Krugman confuses a bloated federal payroll with the kind of federal spending that purportedly, by liberals at least, boosts the economy, requiring a supsension of disbelief that the American people have no tolerance for, the elections being exhibit A.

Krugman goes on to incredulously assert that the extension of the Bush tax cuts is a “break” for the wealthiest versus a tax hike. He ignores the fact that those cuts were very good for the economy and the equally pertinent fact that a tax hike for anyone in this fragile economy is a ridiculous notion to anyone that would benefit by our economy creating more jobs.
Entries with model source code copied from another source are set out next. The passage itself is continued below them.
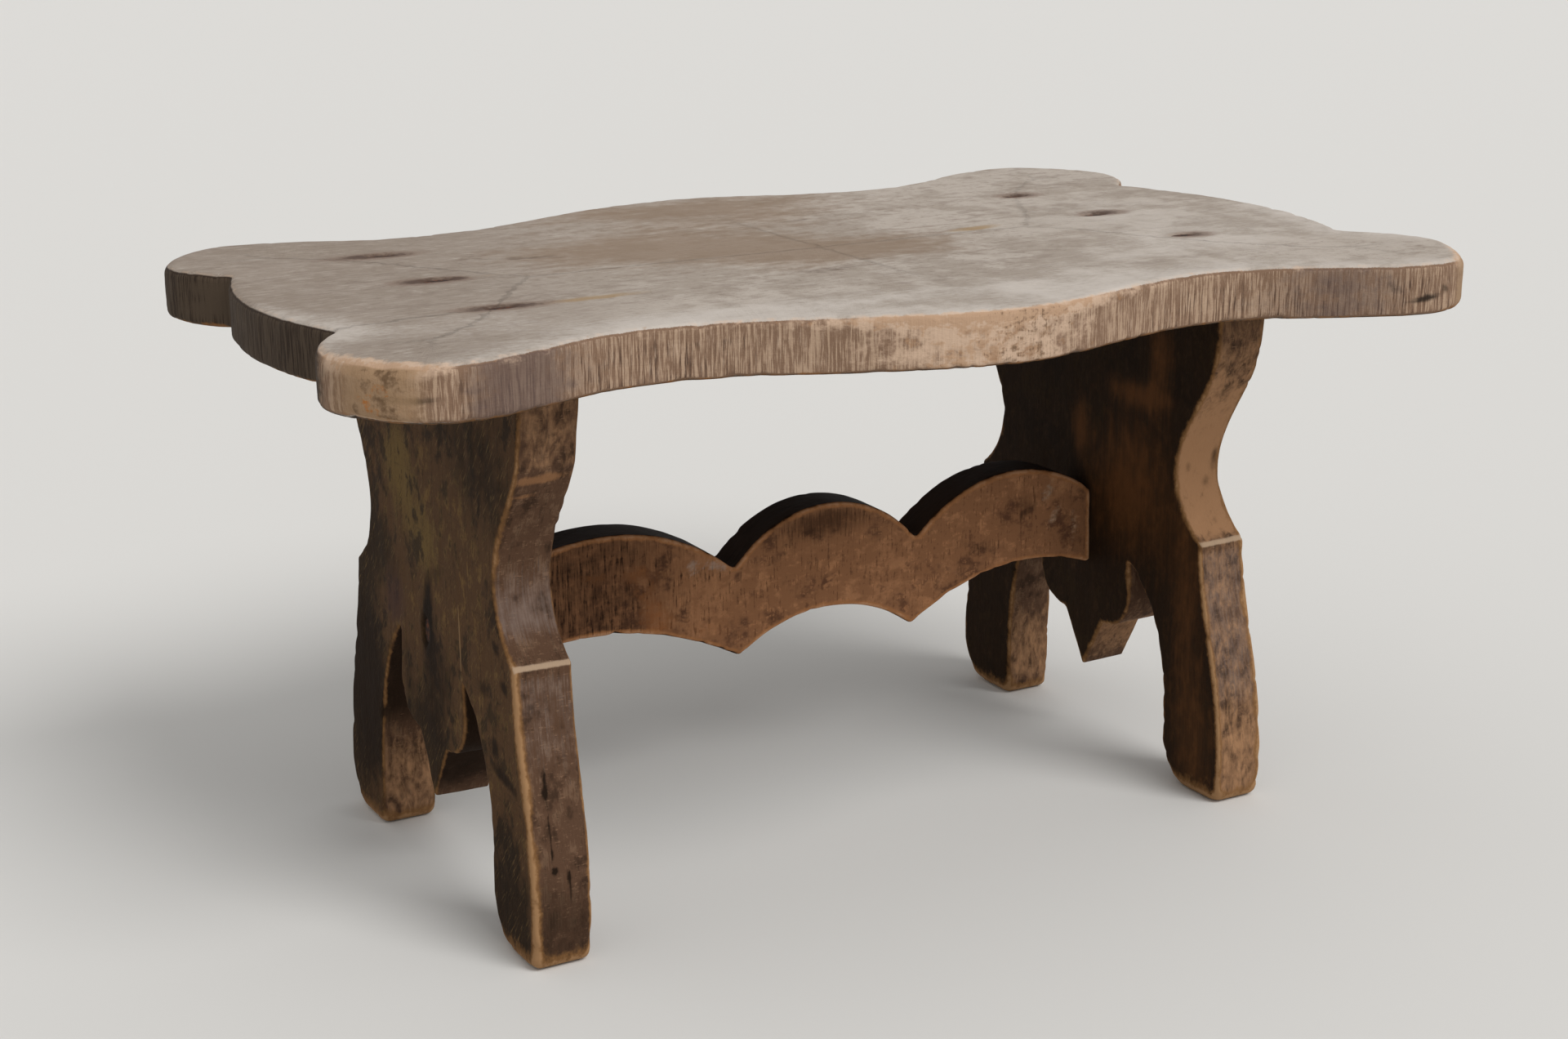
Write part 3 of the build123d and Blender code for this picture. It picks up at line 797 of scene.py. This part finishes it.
# The legs
def build_leg(side, hand):
    """A leg board, leaning outwards by the splay and cut level at both ends.

    side is -1 for the left board and 1 for the right one. Marks are placed by y, to the back, and
    z, up from the floor, so that both boards' marks read alike.
    """
    set_back, pit_depth, knee = 0.28, 1.5, 94
    line = worn_line(leg_line(side), step=1.0, softness=0.7)
    low_end = 1.6 * (1 - eased(line[:, 1], 2, 14))
    wears = [
        edge_wear(line, seed + side, base=1.6, uneven=0.5, nicks=90, nick_size=0.7) + low_end
        for seed in (21, 31)
    ]

    def place(own):
        u, v, w = own.T
        w = w + LEG_THICK / 2
        level = v + w * math.sin(SPLAY) * eased(v, 0, 15) * (1 - eased(v, 165, 181))
        x = LEG_INNER_FLOOR - level * math.tan(SPLAY) + w / math.cos(SPLAY)
        return np.column_stack([side * x, side * u, level])

    nail = (STRETCHER_BACK, STRETCHER_NAIL_HEIGHT)
    # Corners lie closer at the nail and along the hairline crack, whose marks are narrow
    split = [(-26, 80), (-26, 89), (-25.5, 98)]
    fine_spots = [(side * nail[0], nail[1], 9, 0.6)] + [(side * y, z, 4.5, 0.55) for y, z in split]
    board, at = saw_board(
        f"{hand}_leg_board", line, LEG_THICK, wears, spacing=1.3, wall_rows=17,
        set_in_place=place, fine_spots=fine_spots)
    y, z = side * at.u, at.v
    spot, outer = np.column_stack([y, z]), at.w > 0
    pit = near(spot, [(*nail, 3.4, 6, 0, 1)]) * outer
    rough = 0.2 * wander(at.own, (10, 30, 30), seed=43 + side, layers=3)
    rough += 0.09 * wander(at.own, (2.5, 7, 7), seed=44 + side)
    free = eased(z, 0, 6) * (1 - eased(z, 176, 182))
    carve(board, (rough - set_back) * free - pit_depth * eased(pit, 0.25, 0.9))

    # front is the narrow edge that looks forward, inside the walls of the arches and pendant
    left, wall, face = side < 0, at.wall, 1 - at.wall
    looks_front = eased(-side * at.out[:, 0], 0.3, 0.7) * eased(-y, 44, 52)
    front, inside = wall * looks_front, wall * (np.abs(y) < 52) * (z < 85)
    narrow = np.column_stack([at.w, z])
    below = 1 - eased(z, 90, 100)
    uneven = 1 + 0.45 * wander(at.own, (9, 9, 9), seed=47 + side)
    broader = (0.5 + 0.8 * below) * looks_front * (0.55 + 0.45 * np.sign(at.w))
    arris = bell(at.from_arris, (1.1 + 0.5 * (not left) + broader) * uneven)
    own_marks = {
        "olive": [(27, 140, 16, 16, 0, 0.7), (2, 116, 14, 14, 0, 0.7), (20, 125, 20, 25, 0, 0.4)],
        "grime": [(-15, 158, 22, 18, 0, 0.5), (-52, 148, 26, 24, 0, 0.8), (-62, 20, 22, 30, 0, 0.9),
                  (64, 50, 24, 46, 0, 1.1), (5, 52, 22, 22, 0, 0.7), (0, 178, 90, 10, 0, 0.6),
                  (64, 120, 16, 34, 0, 0.7), (40, 105, 24, 14, 20, 0.6), (-66, 8, 14, 12, 0, 0.5),
                  (76, 40, 14, 40, 0, 0.5), (0, 42, 20, 14, 0, 0.4)],
        "plum": [(32, 88, 14, 18, 0, 0.9), (-10, 60, 16, 20, 0, 0.4)],
        "dusk": [(-55, 97, 4, 2.5, 30, 0.9), (-61, 86, 4, 2.5, 20, 0.9), (-44, 81, 7, 4, 0, 0.7),
                 (-53, 64, 7, 4, 0, 0.7), (-61, 56, 12, 2.5, 8, 1), (-62, 20, 20, 20, 0, 0.5),
                 (42, 128, 14, 4, 30, 0.5), (nail[0] - 2, 88, 8, 16, 0, 0.6),
                 (-8, 108, 10, 4, -20, 0.5), (62, 48, 22, 40, 0, 1.05), (0, 58, 20, 22, 0, 0.6),
                 (22, 70, 8, 16, 0, 0.4), (-12, 76, 11, 15, 0, 0.45)],
    } if left else {
        "olive": [(-20, 120, 16, 30, 0, 0.6)],
        "grime": [(30, 150, 26, 24, 0, 0.8), (60, 30, 30, 30, 0, 0.8), (-40, 60, 20, 40, 0, 0.5)],
        "plum": [(-30, 88, 16, 24, 0, 0.7)],
        "dusk": [(20, 60, 20, 4, 10, 0.6), (nail[0], 88, 8, 16, 0, 0.6)],
    }
    marks = {key: face * outer * near(spot, given) for key, given in own_marks.items()}
    # Painted shade on the inner faces, partly also the darker patina of unhandled wood, and a
    # little on the walls that look back
    marks["dusk"] += face * ~outer * 0.85 + wall * (side * at.out[:, 0] > 0.5) * 0.15
    if left:
        # The front edge darker towards the floor, and painted shade in the arches and pendant,
        # deeper higher up
        marks["dusk"] += front * 0.6 * (1 - eased(z, 14, 52))
        marks["dusk"] += inside * (
            0.75 * eased(z, 22, 50) + near(spot, [(-14, 38, 16, 16, 0, 0.5)]))
        high_sheen, low_sheen = 0.75, 0.5 * eased(z, 40, 75)
        tan = 0.5 * eased(z, 152, 158)
    else:
        # Light painted shade in the arches, dark specks about the knee, and the front edge darker
        # at the top, under the seat
        marks["dusk"] += 0.15 * inside + front * near(narrow, [
            (-4, 118, 2.2, 3, 0, 0.5), (3, 112, 3, 3, 0, 0.45), (-2, 107, 2.4, 2.5, 0, 0.4),
            (7, 120, 2, 7, 0, 0.6), (2, 100, 2, 2, 0, 0.5), (0, 182, 30, 16, 0, 0.6)])
        high_sheen, low_sheen = 0.1, 0.62 * eased(z, 20, 45)
        tan = 0.65 - 0.2 * eased(z, 22, 45) + 0.55 * eased(z, 92, 98) - 0.45 * eased(z, 125, 165)
    dress(board, at, leg_wood, f"{hand}_leg", {
        **marks,
        "glow": face * ~outer * near(spot, [
            (-44, 158, 8, 15, 0, 0.7), (-32, 141, 18, 5, 0, 0.7), (3, 122, 6, 11, 0, 0.65),
            (-28, 106, 26, 28, 0, 0.8), (-62, 74, 12, 40, 0, 0.5), (-68, 20, 15, 28, 0, 0.55),
        ]) + 0.2 * face * ~outer,
        "sheen": front * (
            high_sheen * eased(z, 95, 106) * (1 - eased(z, 104, 136))
            + low_sheen * (1 - eased(z, 89, knee))),
        "warm": left * front * (near(narrow, [
            (7, 116, 2, 9, 0, 0.45), (2, 152.5, 12, 2, -4, 0.95), (5, 147, 7, 1.2, -6, 0.8),
            (6, 132, 3, 10, 0, 0.3)]) + 0.25 * eased(z, 148, 156)),
        "tan": front * tan + inside * near(spot, [
            (60, 18, 40, 24, 0, 0.7), (-45, 30, 20, 40, 0, 0.4),
            (-14, 42, 16, 20, 0, 0.1 if left else 0.75)]),
        "rub": arris * (0.9 + 0.3 * below * looks_front) + bell(z, 5),
        "cream": front * bell(z - knee, 1.3) * 1.1
        + 0.6 * bell(at.from_arris, 0.7) * looks_front * eased(z, 60, 90)
        * (1 - eased(z, 120, 150)),
        "stain": outer * face * near(spot, [
            (nail[0] - 1.5, 86, 6, 9, 0, 1), (nail[0] - 3.5, 99, 5, 11, 4, 0.75)])
        + front * left * near(narrow, [
            (2.9, 61, 0.9, 3, 0, 1.1), (3.1, 56, 1.1, 2, 0, 1.1), (2.8, 49, 0.45, 6, 0, 0.8),
            (2.5, 42, 0.45, 5, 0, 0.85), (2.6, 37, 0.9, 2.5, 0, 0.8), (2.2, 32, 1.5, 1.5, 0, 1.2),
            (-2.3, 30, 0.9, 3, 0, 0.9), (-2.6, 24, 0.7, 5, 0, 0.8), (-1, 40, 0.6, 5, 6, 0.5)]),
        "rust": outer * face * near(spot, [(nail[0] - 1, 87, 2.6, 5, 0, 0.85)]),
        "hairline": outer * face * left * near(spot, [(-26, 90, 0.6, 15, -3, 1.1)]),
    })


for side, hand in ((-1, "left"), (1, "right")):
    build_leg(side, hand)


# The stretcher
def build_stretcher():
    """The stretcher board, its ends standing plain against the legs."""
    set_back, end_from, end_to = 0.2, 117, 121
    line = worn_line(stretcher_line(), step=0.9, softness=1.3)
    square_end = eased(np.abs(line[:, 0]), end_from, end_to) * (np.abs(out_of(line)[:, 0]) > 0.9)
    wears = [
        edge_wear(line, seed, base=1.5, uneven=0.5, nicks=40, nick_size=0.8)
        * (1 - 0.5 * square_end)
        for seed in (51, 52)
    ]
    board, at = saw_board(
        "stretcher_board", line, STRETCHER_THICK, wears, spacing=1.1, wall_rows=13,
        set_in_place=lambda own: np.column_stack(
            [own[:, 0], STRETCHER_BACK - own[:, 2], own[:, 1]]),
    )
    rough = 0.2 * wander(at.own, (30, 10, 30), seed=53, layers=3)
    rough += 0.08 * wander(at.own, (6, 2.5, 6), seed=54)
    carve(board, (rough - set_back) * (1 - eased(np.abs(at.u), end_from, end_to)))
    face, spot = (1 - at.wall) * (at.w > 0), at.own[:, :2]
    left_part = 1 - eased(at.u, -85, -5)
    arris = bell(np.hypot(0.6 * at.reach, at.depth), 1.5)
    dress(board, at, stretcher_wood, "stretcher", {
        "grime": face * (0.68 * left_part + near(spot, [
            (91, 95, 6, 5, 0, 0.55), (70, 84, 16, 6, 0, 0.5), (86, 101, 20, 6, 0, 0.3),
            (48, 94, 14, 8, 0, 0.3), (6, 104, 26, 7, 0, 0.65), (-4, 92, 34, 14, 0, 0.3),
            (-80, 60, 26, 8, 0, 0.3), (30, 60, 20, 10, 0, 0.3), (119, 90, 3, 20, 0, 0.6),
        ])) + (at.w < 0) * 0.3,
        "warm": face * near(spot, [
            (-62, 80, 9, 16, 10, 1), (-95, 74, 14, 9, 0, 0.95), (-80, 96, 26, 6, 0, 0.75),
            (-40, 72, 16, 9, 0, 0.8), (40, 68, 18, 8, 0, 0.7), (10, 86, 14, 8, 0, 0.5),
            (98, 82, 14, 8, 0, 0.6)]),
        "rub": arris * (0.85 + 0.3 * wander(at.own, (12, 12, 12), seed=55)),
        "stain": face * (0.48 * left_part + near(spot, [(-39, 91, 12, 5, -10, 0.3)])),
        # The lifted chip near the first hump: pale, partly a painted highlight
        "flake": face * near(spot, [(-37, 94, 8, 3, -16, 0.75), (-47, 94, 3, 5, 10, 0.6)]),
        "pale": face * near(spot, [
            (101, 101, 6, 3, 70, 0.65), (104, 91, 6, 2.4, 60, 0.6), (113, 86, 2.5, 12, 0, 0.5)]),
    })


build_stretcher()


# Nails
for name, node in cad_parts.items():
    if "nail" in name:
        node.data.materials.clear()
        node.data.materials.append(nail_iron)


# Floor, light and camera
def build_studio():
    """A plain pale floor, a broad soft sun from the front right, an even sky and the camera.

    The sky lights the stool more weakly than the camera and mirroring surfaces see it.
    """
    far, sky_light, sky_seen = 30, 0.55, 1.0
    corners = [(-far, -far, 0), (far, -far, 0), (far, far, 0), (-far, far, 0)]
    floor_mesh = bpy.data.meshes.new("floor")
    floor_mesh.from_pydata(corners, [], [(0, 1, 2, 3)])
    floor = bpy.data.objects.new("floor", floor_mesh)
    bpy.context.scene.collection.objects.link(floor)
    # Matt backdrop paper: what the eye gets is a quiet light grey that holds the soft shadow
    paper, _, shader = new_material("pale_floor_paper")
    shader.inputs["Base Color"].default_value = plain_light("#D9D7D3")
    shader.inputs["Roughness"].default_value = 0.9
    floor_mesh.materials.append(paper)

    world = bpy.data.worlds.new("studio")
    bpy.context.scene.world = world
    world.use_nodes = True
    tree = world.node_tree
    tree.nodes.clear()
    path = add(tree, "ShaderNodeLightPath").node.outputs
    seen = add(tree, "ShaderNodeMath", {"operation": "MAXIMUM"}, {
        0: path["Is Camera Ray"], 1: path["Is Glossy Ray"]})
    seen = add(tree, "ShaderNodeMath", {"operation": "MAXIMUM"}, {
        0: seen, 1: path["Is Transmission Ray"]})
    level = add(tree, "ShaderNodeMapRange", None, {0: seen, 3: sky_light, 4: sky_seen})
    sky = add(tree, "ShaderNodeBackground", None, {
        "Color": plain_light("#FFFFFF"), "Strength": level})
    add(tree, "ShaderNodeOutputWorld", None, {"Surface": sky})

    lamp = bpy.data.lights.new("window", "SUN")
    lamp.angle, lamp.energy = math.radians(32), 1.9
    window = bpy.data.objects.new("window", lamp)
    towards_it = Vector((0.24, -0.64, 0.73))
    window.rotation_euler = towards_it.to_track_quat("Z", "Y").to_euler()
    bpy.context.scene.collection.objects.link(window)

    lens = bpy.data.cameras.new("camera")
    lens.lens, lens.sensor_width, lens.clip_start = 55.18, 36, 0.01
    camera = bpy.data.objects.new("camera", lens)
    camera.location = (-0.4008, -0.7018, 0.3380)
    camera.rotation_euler = [math.radians(turn) for turn in (73.85, 0.298, -29.306)]
    bpy.context.scene.collection.objects.link(camera)
    bpy.context.scene.camera = camera
    bpy.context.scene.view_settings.view_transform = "Standard"


build_studio()
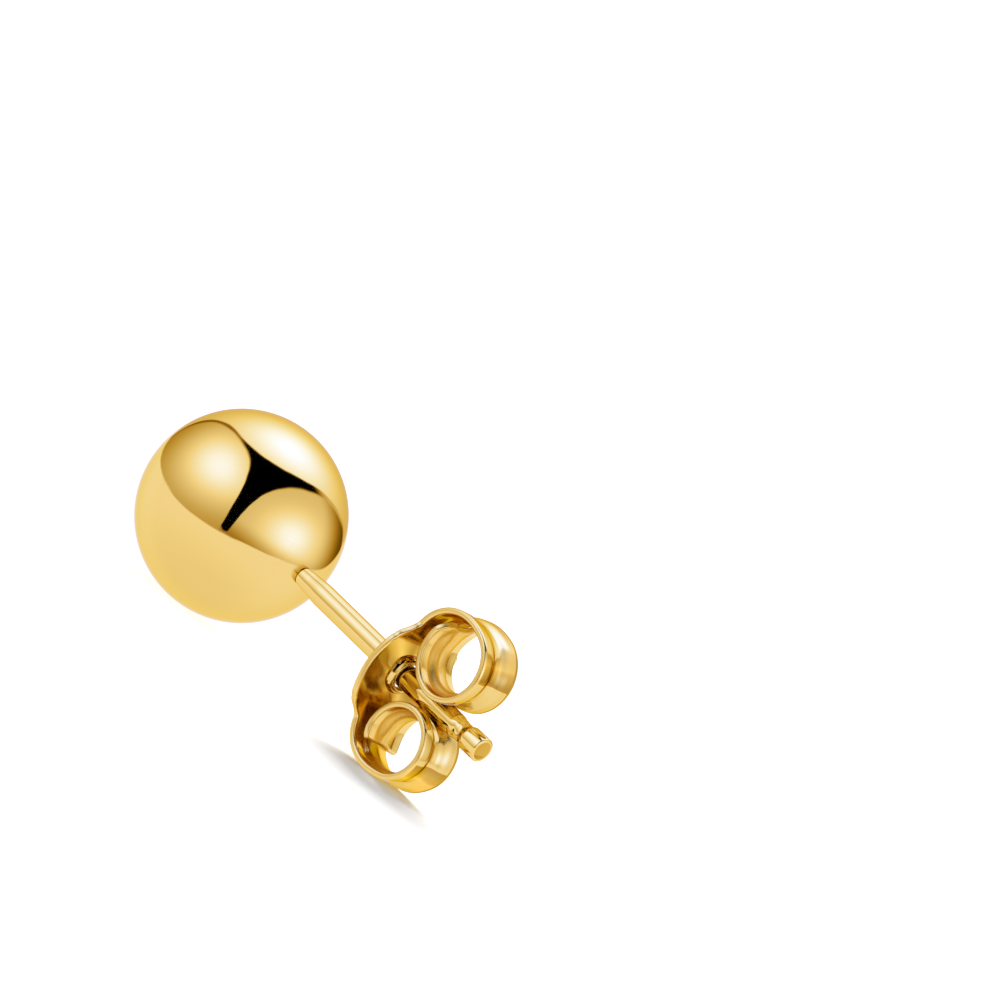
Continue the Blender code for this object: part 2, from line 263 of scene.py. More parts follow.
def tip_width(name, turn, across):
    """The share of its width that the strip keeps at a turn: each half narrows in its own round corner."""
    size = scroll_sizes(name)
    kept = np.ones(np.shape(turn))
    for left, rounding, half in (
        (size["tip_near"], TIP_NEAR_ROUNDING, -across),
        (size["tip_far"], TIP_FAR_ROUNDING, across),
    ):
        into_tip = np.clip(1 - (size["end"] - turn) / rounding, 0.0, 1.0)
        kept = kept - (1 - left) * (1 - np.sqrt(1 - into_tip**2)) * np.clip(half, 0.0, 1.0)
    return kept


def plate_lift(along, width_at):
    """How far the plate stands towards the post's end: its dish, the collar round the hole and two ribs."""
    dish = PLATE_DISH * (2 * width_at / PLATE_WIDTH) ** 2
    from_hole = np.hypot(along, width_at) - hole_radius()
    collar = COLLAR_HEIGHT * (1 - ease(from_hole / COLLAR_WIDTH))
    outwards = ease(from_hole / COLLAR_WIDTH) * (1 - ease(2 * np.abs(width_at) / PLATE_WIDTH))
    rib = RIB_HEIGHT * np.exp(-((2 * along / RIB_WIDTH) ** 2)) * outwards
    return dish + collar + rib


def strip_middle(name, along, turn, width_at):
    """Points on the middle of the sheet's thickness as (x, y, z) from the plate's centre.

    The plate runs out to the scroll's centre at `along`; past it the strip turns about that centre by
    `turn` degrees from -90. The radius starts at the centre's reach from the plate, eases down to the
    scroll's own radius, and later to its inner one. `width_at` is the distance across the strip.
    """
    size = scroll_sizes(name)
    share = np.clip(0.5 + width_at / ARM_WIDTH, 0.0, 1.0)
    radius = size["near"] + (size["far"] - size["near"]) * share
    inner = size["inner_near"] + (size["inner_far"] - size["inner_near"]) * share
    closing = size["close_near"] + (size["close_far"] - size["close_near"]) * share
    closed = ease((turn + 90) / closing)
    rolled_in = eased(turn, ROLLS_IN)
    centre_line = size["reach"] + (radius - size["reach"]) * closed + (inner - radius) * rolled_in
    grip_depth = CAP_DIAMETER / 2 + GRIP_CLEARANCE - (size["across"] - radius - SHEET / 2)
    gripping = eased(turn, CHANNEL_BECOMES_GRIP)
    depth = CHANNEL_DEPTH * eased(turn, CHANNEL_STARTS) * (1 - gripping) + grip_depth * gripping
    at_tip = ease((turn - size["end"] + TIP_FLATTENS_OVER) / TIP_FLATTENS_OVER)
    channel = depth * (1 - TIP_FLATTENS_BY * at_tip) * smooth_table(share, CHANNEL)
    flare = TIP_FLARE * ease((turn - size["end"] + TIP_TURN) / TIP_TURN) ** 2
    curl = size["curl"] * share * eased(turn, TIP_CURLS)
    lift = plate_lift(along, width_at) * (1 - eased(turn, PLATE_ENDS))
    distance = centre_line - channel - lift - curl + flare
    skewed = ease((turn - size["end"] + TIP_SKEWS_OVER) / TIP_SKEWS_OVER)
    angle = np.radians(turn - TIP_SKEW * (1 - share) * skewed)
    rise = PLATE_RISE * ease(np.abs(along) / size["across"])
    x = rise + size["reach"] + distance * np.sin(angle)
    z = along + size["sign"] * distance * np.cos(angle)
    return np.stack([x, width_at, z], axis=-1)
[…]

But then he goes on to redeem himself by exposing Obama’s dundering miscues:

he apparently intended the pay freeze announcement as a peace gesture to Republicans the day before a bipartisan summit. At that meeting, Mr. Obama, who has faced two years of complete scorched-earth opposition, declared that he had failed to reach out sufficiently to his implacable enemies. He did not, as far as anyone knows, wear a sign on his back saying “Kick me,” although he might as well have.

There were no comparable gestures from the other side. Instead, Senate Republicans declared that none of the rest of the legislation on the table — legislation that includes such things as a strategic arms treaty that’s vital to national security — would be acted on until the tax-cut issue was resolved, presumably on their terms.

It’s hard to escape the impression that Republicans have taken Mr. Obama’s measure — that they’re calling his bluff in the belief that he can be counted on to fold. And it’s also hard to escape the impression that they’re right.

The real question is what Mr. Obama and his inner circle are thinking. Do they really believe, after all this time, that gestures of appeasement to the G.O.P. will elicit a good-faith response?

Mr. Obama almost seems as if he’s trying, systematically, to disappoint his once-fervent supporters, to convince the people who put him where he is that they made an embarrassing mistake.

I think they already know that Paul.